While flowers were one maker’s forte, another young artist drew inspiration from insects. Marlène Huissoud, a beekeeper’s daughter, shaped propolis (bee resin), using glassblowing techniques, into a glass-like hollow trunk. A designer who also turns silkworms into eco-friendly leather, the amiable London based Frenchwoman is a firm believer of the sustainability of the craft innovations displayed at the launch.
London Craft Week was also a reflection of UK makers’ thirst for evolution, combining traditional techniques with often overlooked natural substances. ‘What makers really want to be able to do is stretch and test and innovate and develop new ideas, new work, new processes,’ said Natalie Melton, New Craftsmen’s co-founder. ‘These [objects] are makers as alchemists, and that’s what we intend to capture,’ echoes Rosy Greenlees, executive director of the Crafts Council.
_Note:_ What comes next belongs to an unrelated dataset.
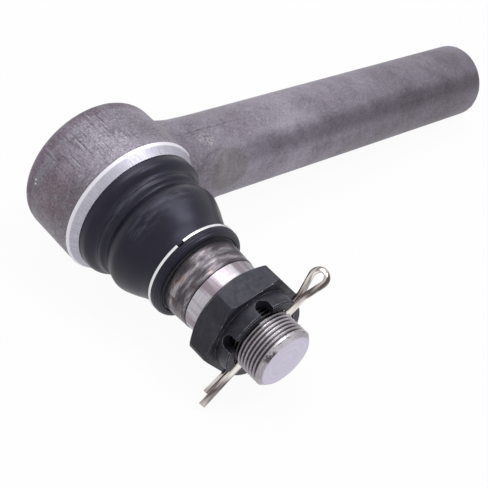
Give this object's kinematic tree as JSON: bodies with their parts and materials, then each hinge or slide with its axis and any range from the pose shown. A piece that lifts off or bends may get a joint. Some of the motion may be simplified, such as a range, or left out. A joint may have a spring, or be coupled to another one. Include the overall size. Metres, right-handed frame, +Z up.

From the making of traditional luxury objects to the display of radical techniques to transform everyday materials, London Craft Week was about the talent, versatility and the passion of the makers, celebrating them as artists in their own right. There was a deeper meaning in Wang’s presentation. It depicted the first phrase from Laozi’s Dou, which describes the art of ‘transcending superficial qualities to seek harmony with nature’. Professor Wang apparently achieved this by integrating the philosophy of immateriality into a Perspex screen, which made me wonder if most craftsmen undergo similar meditations in the process of making.
The discussion of superficiality is apt, as the best of craft is often celebrated as high-end luxury, amassing exorbitant prices. But I couldn’t help but appreciate the genuine simplicity and earnestness of the craftsmen and women I met in the week, who seemed pleased at the opportunity to engage with the public after weeks and months of being buried in the complexity of their respective work and hidden away in rudimentary, remote workshops. It is a labour of love, the products of which are admired and deservedly held in awe.